What is the aim of Individual Learning Accounts? To encourage those not actively engaged in formal learning to participate, or to take the place of company training budgets?

That's the question TrainingZONE is asking, after the latest announcement from Education and Employment Secretary David Blunkett, which seems to send out confusing messages as to the aim of this scheme. The government's plan is to throw yet more money at a scheme to encourage training, but by doing so, it seems to be suggesting that companies use Individual Learning Accounts (ILAs) as a replacement for existing training funds. All well and good for small businesses, it could be argued, but it does beg the question as to how these accounts are being targeted.

Under this latest scheme, small firms employing 25 people or less will receive £500 cash bonuses to spend on additional training and development for encouraging three-quarters of their employees to open Individual Learning Accounts.

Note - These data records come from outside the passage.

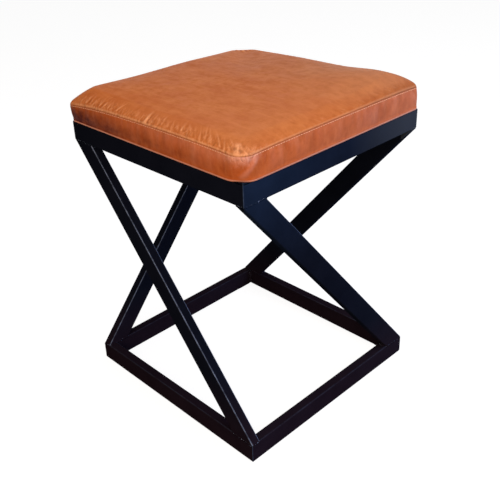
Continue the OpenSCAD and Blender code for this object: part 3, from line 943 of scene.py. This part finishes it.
# Rows of the band, as shares of the way down: close together at the seam and at the foot.
band_shares = np.r_[0.0, np.cumsum(np.r_[
    np.full(6, 0.55), np.full(25, 1.05), np.full(6, 0.6)])][:, None]
band_shares /= band_shares[-1]
band_low = RING_TOP + FOOT_ROLL


def ripple(along, waves, seed):
    """A smooth random curve round the seat: sines of the given wave counts, of unit size."""
    phase = np.random.default_rng(seed).uniform(0, 2 * np.pi, len(waves))
    turns = 2 * np.pi * along[..., None] / SEAM_LENGTH * waves + phase
    return np.sin(turns).sum(-1) / math.sqrt(len(waves) / 2)


def band_relief(along, share):
    """Relief of the band: upright pulls that are strongest near the seam, folds and dimples."""
    below = share * (seam_height(along) - band_low)
    pulls = 0.22 * ripple(along, np.arange(40, 110, 7), 5) * (1 - share) ** 1.5
    pulls = pulls + 0.25 * ripple(along, np.arange(9, 44, 5), 6) * np.sin(np.pi * share)
    folds = fold_height(along, below, band_folds) + dimple_height(along, below, band_dimples)
    return (pulls + folds) * np.minimum(1, below / 3)


def band_stand_out(along, share):
    """How far the band stands out from the plan, at a share of the way down from the seam.

    A swell between seam and foot, a flare at the foot, the relief, and a shallow channel under
    the topstitching.
    """
    below = share * (seam_height(along) - band_low)
    swell = BAND_BULGE * np.sin(np.pi * share) ** 0.8
    flare = FOOT_FLARE * np.exp(-((1 - share) * 31 / 2.6) ** 2)
    channel = 0.22 * np.exp(-((below - STITCH_DROP) / 0.7) ** 2)
    lean = corner_sum(along, SEAM_LEAN) * (1 - share)
    return lean + swell + flare + band_relief(along, share) - channel


band_height = seam_height(around)
band_rows = np.empty((len(band_shares), PLAN_COLUMNS, 3))
stand = band_stand_out(around, band_shares)
band_plan = plan + (foot_plan - plan) * band_shares[..., None]
band_rows[..., :2] = band_plan + stand[..., None] * plan_normal
band_rows[..., 2] = band_height - ROLL + (band_low - band_height + ROLL) * band_shares
band_rows += swell_of_band(around, band_shares)
band_rows = band_rows[::-1]

# Rows from the end of the turned-in margin, along the ring and out round the rolled foot.
foot_turn = np.radians(np.array([80, 60, 40, 20, 5]))
foot_inset = np.r_[MARGIN_W, 24.0, 14.0, 6.0, 2.6, 2.0 * np.sin(foot_turn)]
foot_lift = np.r_[np.full(5, HAIR), FOOT_ROLL - (FOOT_ROLL - HAIR) * np.cos(foot_turn)]
foot_rows = np.empty((len(foot_inset), PLAN_COLUMNS, 3))
foot_rows[...] = band_rows[0]
foot_rows[..., :2] -= foot_inset[:, None, None] * plan_normal
foot_rows[..., 2] = RING_TOP + foot_lift[:, None]
flare_out = np.minimum(foot_inset / 6, 1)[:, None]
foot_rows[..., :2] -= (stand[-1] * flare_out)[..., None] * plan_normal

# Rows over the lip at the seam, down the inner wall and in under the board.
lip_up = np.empty((len(lip_turn), PLAN_COLUMNS, 3))
lip_up[...] = band_rows[-1]
lip_up[..., :2] -= GROOVE * np.sin(lip_turn[::-1])[:, None, None] * plan_normal * seam_fade
lip_up[..., 2] += ROLL * (1 - np.cos(lip_turn[::-1]))[:, None]
inner_pick = np.array([36, 32, 27, 21, 15, 9, 3])
inner_wall = band_rows[inner_pick].copy()
inner_wall[..., :2] -= (LEATHER_T + WALL_SLACK) * plan_normal
turned_in = inner_wall[-1:].repeat(2, axis=0)
turned_in[..., :2] -= np.array([2.0, MARGIN_W])[:, None, None] * plan_normal
turned_in[..., 2] = BOARD_UNDER - HAIR
inside_rows = np.concatenate([lip_up, inner_wall, turned_in])
band_shell = np.concatenate([foot_rows, band_rows, inside_rows])

# Painted shade on the band: darker lower down, most round the front left corner and least
# on the right side.
BAND_SHADE = np.array([1.0, 0.95, 0.42, 0.26, 0.1, 0.0, 0.0, 0.02, 0.35, 0.4, 0.4, 0.7, 0.95])
waxing = np.interp(along_seam, FULL_AT, BAND_SHADE)
first = len(foot_rows)
last = first + len(band_rows)
share_up = band_shares[::-1]
under_seam = share_up * (band_height - band_low)
over_foot = (1 - share_up) * (band_height - band_low)
relief = band_relief(around, share_up)

# Each of these views is the outer face's part of an attribute.
pull, tuck, wax, gather = np.zeros((4, *band_shell.shape[:2]))
paled, tucked, waxed, gathered = [values[first:last] for values in (pull, tuck, wax, gather)]
# Painted highlights on the rolled foot, just under the seam and on what stands out.
paled += 0.75 * np.exp(-(over_foot / 0.5) ** 2)
paled += 0.2 * np.exp(-((under_seam - 0.7) / 0.7) ** 2)
paled += np.clip(relief, 0, 1.2) * 0.22 * (1 - waxing)
# A painted sheen pales the right side all over, and painted light the front's upper half
# towards the front right.
paled += np.interp(along_seam, [1.1, 1.5, 1.95, 2.1], [0, 0.07, 0.14, 0])
paled += np.interp(along_seam, [0.3, 0.6, 0.9, 1.0], [0, 0.13, 0.2, 0]) * np.exp(
    -(under_seam / 12) ** 2)
# Painted glare under the seam at the front right corner, and a fainter patch beside it.
for strength, place, width in ((0.8, 4, 15), (0.3, -17, 13)):
    paled += strength * np.exp(-(under_seam / 8) ** 2) * np.exp(
        -((from_corner(around, "front_right") - place) / width) ** 2)
# The turned foot is painted pale, for the highlight on its roll.
pull[:first] = 0.4
# Painted shade: darker down towards the foot, as far as the band's shade along the seam says.
lower = np.clip(share_up * 1.5, 0.01, 1) ** (1.9 - 1.5 * waxing)
waxed += waxing * lower * np.clip(over_foot / 1.2, 0, 1)
# Painted shade just under the seam, except at the front right corner, and in the relief's furrows.
tucked += 0.1 * np.exp(-under_seam / 0.6) * (1 - round_front_right(around, 9))
tucked += np.clip(-relief * 0.28, 0, 0.3)
# The inside is painted fully shaded, and the lip in the seam's groove a little.
tuck[last:] = 1.0
tuck[last:last + len(lip_turn)] = 0.12 * (1 - round_front_right(around, 12))
gathered += 1.2 * round_front_right(around, 19) * np.exp(-(under_seam / 11) ** 2)
gathered += 0.15 * np.exp(-(under_seam / 12) ** 2)
faces = grid_faces(*band_shell.shape[:2], close_rows=True).tolist()
seat_band = add_piece(
    "leather_band", band_shell.reshape(-1, 3), faces, band_hide, "seat_leather",
    pull=pull, tuck=tuck, wax=wax, gather=np.minimum(gather, 1))
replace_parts(seat_band, "cover_band")


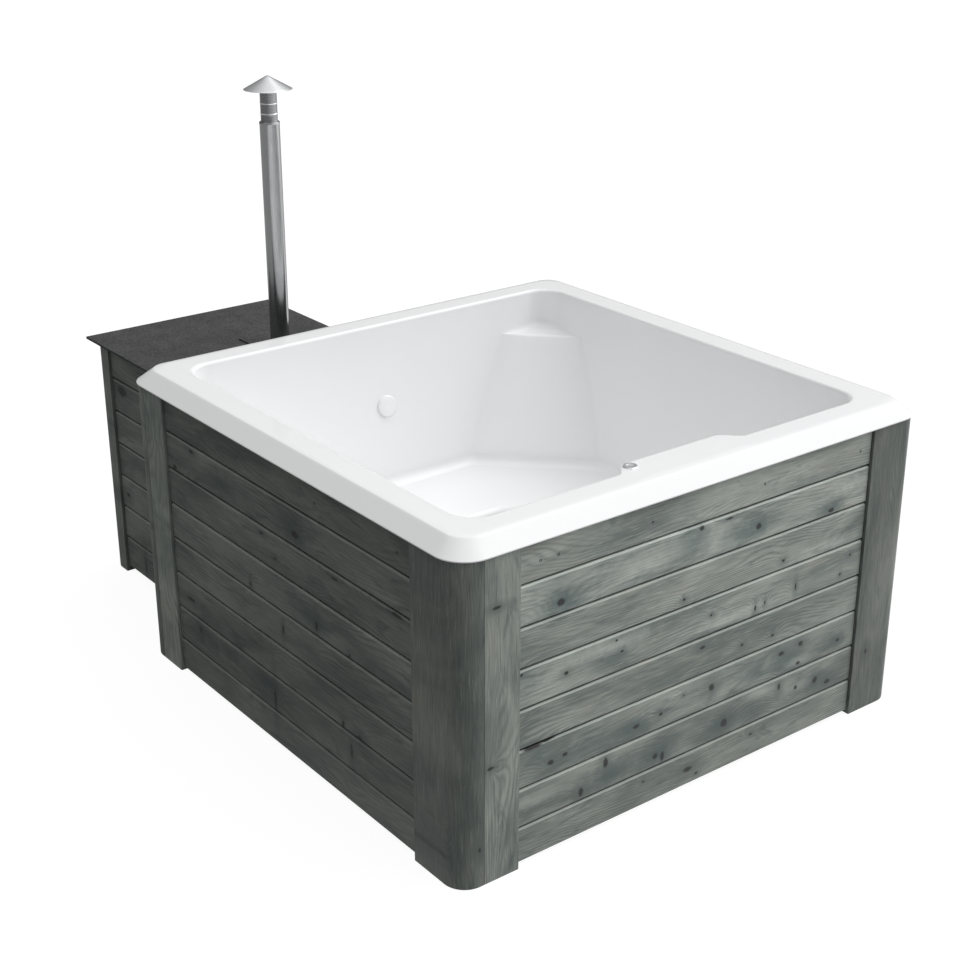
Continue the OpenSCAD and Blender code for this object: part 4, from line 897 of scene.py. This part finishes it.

Blunkett is keen to push the ILAs on all fronts at work: "I want Individual Learning Accounts to be as common as supermarket loyalty cards. Small firm owner managers will also be encouraged to use the tax reliefs available for employers who contribute to the cost of learning purchased by their employee through an Individual Learning Account. A third of a million people have opened accounts and the Government’s target is for a million by 2002." A new tax relief has been introduced to support Individual Learning Accounts where the employer may wish to contribute to learning that is not work-related but is within the Individual Learning Account definitions of eligible learning.

TrainingZONE says:The government is understandably keen to encourage training participation in small firms, who may be unable to fund or spare the time for employees to undertake training away from the office. However, Individual Learning Accounts require an individual to contribute £25 of their own money. How, then, to persuade employees that making this contribution is of potential value to both them and the company?